━━━━━ DATA EXTRACT
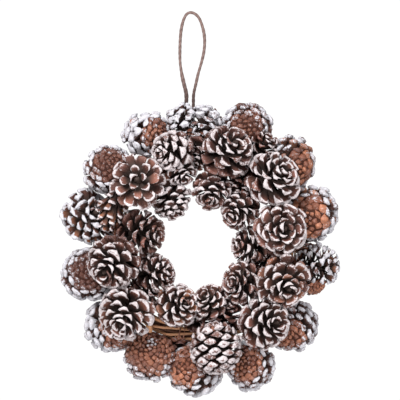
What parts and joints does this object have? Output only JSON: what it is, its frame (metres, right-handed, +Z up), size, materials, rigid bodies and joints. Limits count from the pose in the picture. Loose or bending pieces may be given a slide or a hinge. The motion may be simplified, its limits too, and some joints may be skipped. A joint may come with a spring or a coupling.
{
  "type": "pinecone wreath",
  "caption": "Hanging wreath of open pine cones with frosted scale ends, packed round a ring of twisted vine, with a thin twine loop at the top.",
  "frame": {"origin": "crown of the twine loop, where it lies over a hook; the wreath hangs below it", "axes": "+Z up, -Y the front that the picture shows, +X to the viewer's right"},
  "size_m": [0.3201, 0.1002, 0.4449],
  "materials": {
    "outer_cone": "dry cone scales, brown closed stem end, white frosted scale ends",
    "front_cone": "dry cone scales, dark inside, white frosted scale ends",
    "inner_cone": "dry cone scales, dark inside, thin white frost",
    "vine": "matte bark, orange-brown",
    "twine": "matte twisted fibre"
  },
  "bodies": {
    "root": {"outer_cone_01": "outer_cone", "outer_cone_02": "outer_cone", "outer_cone_03": "outer_cone", "outer_cone_04": "outer_cone", "outer_cone_05": "outer_cone", "outer_cone_06": "outer_cone", "outer_cone_07": "outer_cone", "outer_cone_08": "outer_cone", "outer_cone_09": "outer_cone", "outer_cone_10": "outer_cone", "outer_cone_11": "outer_cone", "outer_cone_12": "outer_cone", "outer_cone_13": "outer_cone", "outer_cone_14": "outer_cone", "outer_cone_15": "outer_cone", "outer_cone_16": "outer_cone", "front_cone_01": "front_cone", "front_cone_02": "front_cone", "front_cone_03": "front_cone", "front_cone_04": "front_cone", "front_cone_05": "front_cone", "front_cone_06": "front_cone", "front_cone_07": "front_cone", "front_cone_08": "front_cone", "front_cone_09": "front_cone", "front_cone_10": "front_cone", "front_cone_11": "front_cone", "inner_cone_01": "inner_cone", "inner_cone_02": "inner_cone", "inner_cone_03": "inner_cone", "inner_cone_04": "inner_cone", "inner_cone_05": "inner_cone", "inner_cone_06": "inner_cone", "inner_cone_07": "inner_cone", "inner_cone_08": "inner_cone", "inner_cone_09": "inner_cone", "inner_cone_10": "inner_cone", "inner_cone_11": "inner_cone", "inner_cone_12": "inner_cone", "inner_cone_13": "inner_cone", "inner_cone_14": "inner_cone", "inner_cone_15": "inner_cone", "inner_cone_16": "inner_cone", "inner_cone_17": "inner_cone", "inner_cone_18": "inner_cone", "inner_cone_19": "inner_cone", "vine_ring": "vine", "hanging_loop": "twine"}
  },
  "joints": []
}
━━━━━━━━━━
Give the data again, exactly as it stands.

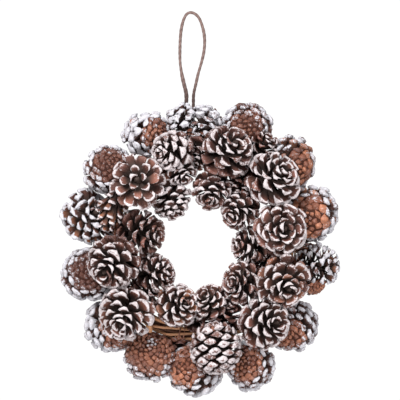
What parts and joints does this object have? Output only JSON: what it is, its frame (metres, right-handed, +Z up), size, materials, rigid bodies and joints. Limits count from the pose in the picture. Loose or bending pieces may be given a slide or a hinge. The motion may be simplified, its limits too, and some joints may be skipped. A joint may come with a spring or a coupling.
{
  "type": "pinecone wreath",
  "caption": "Hanging wreath of open pine cones with frosted scale ends, packed round a ring of twisted vine, with a thin twine loop at the top.",
  "frame": {"origin": "crown of the twine loop, where it lies over a hook; the wreath hangs below it", "axes": "+Z up, -Y the front that the picture shows, +X to the viewer's right"},
  "size_m": [0.3201, 0.1002, 0.4449],
  "materials": {
    "outer_cone": "dry cone scales, brown closed stem end, white frosted scale ends",
    "front_cone": "dry cone scales, dark inside, white frosted scale ends",
    "inner_cone": "dry cone scales, dark inside, thin white frost",
    "vine": "matte bark, orange-brown",
    "twine": "matte twisted fibre"
  },
  "bodies": {
    "root": {"outer_cone_01": "outer_cone", "outer_cone_02": "outer_cone", "outer_cone_03": "outer_cone", "outer_cone_04": "outer_cone", "outer_cone_05": "outer_cone", "outer_cone_06": "outer_cone", "outer_cone_07": "outer_cone", "outer_cone_08": "outer_cone", "outer_cone_09": "outer_cone", "outer_cone_10": "outer_cone", "outer_cone_11": "outer_cone", "outer_cone_12": "outer_cone", "outer_cone_13": "outer_cone", "outer_cone_14": "outer_cone", "outer_cone_15": "outer_cone", "outer_cone_16": "outer_cone", "front_cone_01": "front_cone", "front_cone_02": "front_cone", "front_cone_03": "front_cone", "front_cone_04": "front_cone", "front_cone_05": "front_cone", "front_cone_06": "front_cone", "front_cone_07": "front_cone", "front_cone_08": "front_cone", "front_cone_09": "front_cone", "front_cone_10": "front_cone", "front_cone_11": "front_cone", "inner_cone_01": "inner_cone", "inner_cone_02": "inner_cone", "inner_cone_03": "inner_cone", "inner_cone_04": "inner_cone", "inner_cone_05": "inner_cone", "inner_cone_06": "inner_cone", "inner_cone_07": "inner_cone", "inner_cone_08": "inner_cone", "inner_cone_09": "inner_cone", "inner_cone_10": "inner_cone", "inner_cone_11": "inner_cone", "inner_cone_12": "inner_cone", "inner_cone_13": "inner_cone", "inner_cone_14": "inner_cone", "inner_cone_15": "inner_cone", "inner_cone_16": "inner_cone", "inner_cone_17": "inner_cone", "inner_cone_18": "inner_cone", "inner_cone_19": "inner_cone", "vine_ring": "vine", "hanging_loop": "twine"}
  },
  "joints": []
}